Но наращивал свои силы и враг. Правительство продолжало увеличивать количество полков, направляемых для подавления партизан. Общая численность их солдат достигла 10 тысяч. Батистовцы решили дать «финальный», по их словам, бой в Сьерра-Маэстре, неподалеку от поселка Лас-Мерседес.
Во время этого сражения, которое продолжалось два дня, партизаны могли противопоставить большому количеству оружия 10-тысячной армии Батисты только 200 исправных винтовок. Соотношение сил было примерно 1 к 15 в пользу противника, вооруженного самолетами, танками и минометами. И хотя повстанцы были вынуждены оставить поселок, в течение последующих двух с половиной месяцев жестоких боев батистовская армия сломала себе хребет. Правда, она не была еще побеждена, и боевые действия продолжались. За указанный период в руки партизан попало 600 единиц различного оружия, в том числе один танк, 12 минометов, столько же тяжелых пулеметов, более 20 ручных пулеметов, в плен было взято 450 человек, которые позднее были переданы Красному Кресту[109].
Терпевшие поражения в Сьерра-Маэстре полиция и войска диктатора стали усиливать террор в городах страны. В Сантьяго полицейские убили в июле 1957 года соратника Фиделя Франка Паиса и его брата Хосуэ. Преданные Батисте войска жестоко подавили восстание моряков военно-морской базы в г. Сьенфуэгосе, беспощадно расправлялись батистовские спецслужбы с участниками подпольных организаций — «26 июля», Народно-социалистической партии и др.

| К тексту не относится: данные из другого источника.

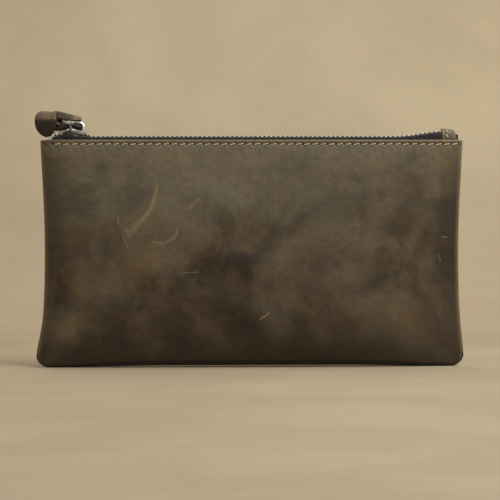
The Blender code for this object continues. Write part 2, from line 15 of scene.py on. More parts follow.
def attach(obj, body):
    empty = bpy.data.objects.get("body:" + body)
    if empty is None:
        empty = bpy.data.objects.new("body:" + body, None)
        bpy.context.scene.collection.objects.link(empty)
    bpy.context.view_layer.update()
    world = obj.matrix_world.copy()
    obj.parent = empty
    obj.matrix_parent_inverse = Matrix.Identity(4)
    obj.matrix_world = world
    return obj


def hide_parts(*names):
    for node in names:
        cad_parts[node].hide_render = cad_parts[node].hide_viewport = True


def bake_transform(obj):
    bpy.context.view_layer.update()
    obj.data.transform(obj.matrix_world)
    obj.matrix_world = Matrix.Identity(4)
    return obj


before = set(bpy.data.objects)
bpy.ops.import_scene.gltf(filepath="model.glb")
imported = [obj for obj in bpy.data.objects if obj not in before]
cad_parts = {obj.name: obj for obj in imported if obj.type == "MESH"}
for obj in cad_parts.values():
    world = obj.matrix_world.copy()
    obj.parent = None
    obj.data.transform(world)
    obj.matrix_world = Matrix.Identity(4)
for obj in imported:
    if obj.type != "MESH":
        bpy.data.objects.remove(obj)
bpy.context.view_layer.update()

MM = 0.001
SEED = 11
FRONT, BACK = -1, 1

# The pouch's shape
WIDTH, HEIGHT, LEATHER = 204.8, 110.4, 1.5
CORNER, EDGE_ROUND = 6.2, 2.5
SIDE_PULL, CORNER_FLARE, LEFT_FLARE = 2.0, 0.9, 1.5
BELLY, TOP_SHARE, BELLY_HEIGHT = 7.5, 0.63, 38.0
FOOT_CUT = 0.5
SEAM_GAP = 0.06
BOTTOM_RISE = 0.7  # the bottom edge bows up a little between its corners

# The zip's path
PITCH, SPINE_OUTER = 2.23, 2.2
TOOTH_HALF_THICK = 0.85
CHAIN_MIDDLE, CHAIN_LEFT, CHAIN_RIGHT = HEIGHT + 0.75, HEIGHT + 2.7, HEIGHT + 3.1
CHAIN_LEAN = 0.12  # the rows lean out and down, so that the teeth stand clear of the tape
TEETH_END, TAPE_END = 92.83, 97.0
ARC_START, ARC_RADIUS, ARC_ANGLE, ARC_LIFT = -94.2, 4.0, math.radians(86), 0.5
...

Спустя почти десять лет после победы Фидель Кастро самокритично признает:
«Элементарная справедливость требует отметить: характер нашей борьбы и то, что она началась на Сьерра-Маэстре и что, в конечном счете, решающие бои вели партизанские силы, привели к тому, что в течение длительного периода почти все внимание, все признание... концентрировалось на партизанском движении в горах... это привело, в известной степени, к затушевыванию роли участников подпольного движения; роли и героизма тысяч молодых людей, отдавших жизнь и боровшихся в исключительно тяжелых условиях. Необходимо также указать и на тот факт, что в истории нашего революционного движения... не было вначале большой ясности о роли партизанского движения и роли подпольной борьбы. Даже многие революционеры считали,.. что не партизанское движение, а всеобщее восстание привело бы к свержению диктатуры... Лично мы ориентировались на победу партизанского движения, но если бы произошло так, что до того, как партизанское движение развилось в достаточной степени, чтобы нанести поражение армии, возникло бы сильное массовое движение и народное восстание победило в одном из городов, мы были готовы... немедленно оказать такому движению поддержку и принять в нем участие... В революционном процессе могли иметь место разные альтернативы и что просто следовало быть готовыми использовать любую из них»[110]. (Прим. авт.: Обратите внимание на эти, подчеркнутые мной слова, читатели. Они крайне важны для понимания мысли о том, что ни Фидель, ни его соратник Гевара не фетишизировали партизанскую войну как метод борьбы.)